Poucos, porém, se lembram disso, porque a vida agitada das grandes cidades não leva mais a população às igrejas para admirar os presépios, reconstituindo o local simples e sagrado onde nasceu Jesus - visita obrigatória das crianças de minha geração -, mas sim aos shoppings centers e às ruas redesenhadas pelos telões, pelas árvores decoradas com laços, sinos e lâmpadas de led. É a beleza estilizada e computadorizada “made in China” que ocupa os espaços abertos de dezembro nos grandes aglomerados urbanos.
Mas, no espaço familiar e reorganizando minha lista natalina, as recordações de natais passados invadem minha mente. As imagens dos que hoje estão ausentes, e a quem queríamos tanto, deixam um lugar vago à mesa, mas não em minha lembrança. São rostos, são frases, são gestos tão vívidos que retornam em momentos de silêncio e interiorização, embora sutilmente resguardados para não quebrar, entre os presentes, o encantamento que o Natal nos devolve a cada ano.
Mas desejando ou não, a cada novo Natal, sinto que a memória busca um outro ritmo, ganha nuances outras e faz transitar por minha mente intocáveis figuras distantes: queridas, etéreas, eternas. Essas sensações parece que nos humanizam. Num mundo de necessidades urgentes, marcadas pelos ponteiros do relógio, elas se tornam um necessário refúgio para reter a evanescência natural de um tempo que lentamente se esvai, se desfaz e com ele as nossas lembranças. Um tempo de perdas menores e maiores que somadas registram a nossa trajetória. E isso me lembra e me aproxima das palavras de Fernando Pessoa, perspicaz observador das sensações humanas, quando poeticamente traduz esse sentir ao dizer:
“Sinto mais longe o passado,/ Sinto a saudade mais perto.”

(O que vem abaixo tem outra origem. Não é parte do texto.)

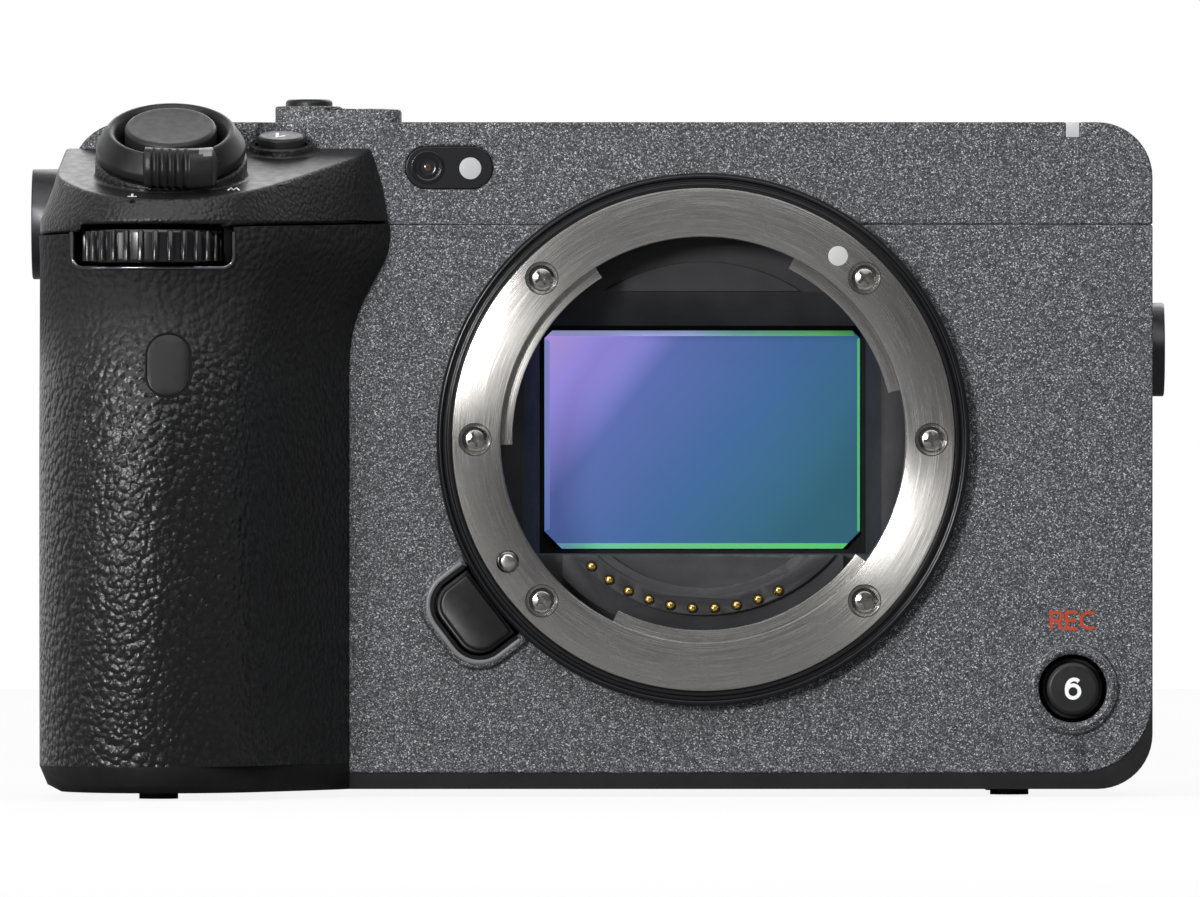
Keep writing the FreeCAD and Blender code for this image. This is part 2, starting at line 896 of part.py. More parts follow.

E a saudade de alguém ou de alguma coisa, que sempre nos acompanha, mas que em dias como o Natal tende a se tornar mais presente e a desdobrar-se em múltiplas imagens. E estas agora roçam a nossa memória e parecem nos dizer: não estamos tão longe assim, estamos também muito perto.
Viver, então, é isso: ora estar aqui; ora estar ali. Vamos, por isso, nos reunir, vamos comemorar, porque ainda estamos juntos e a vida é um traço, apenas um traço frágil, entre o começo e o fim.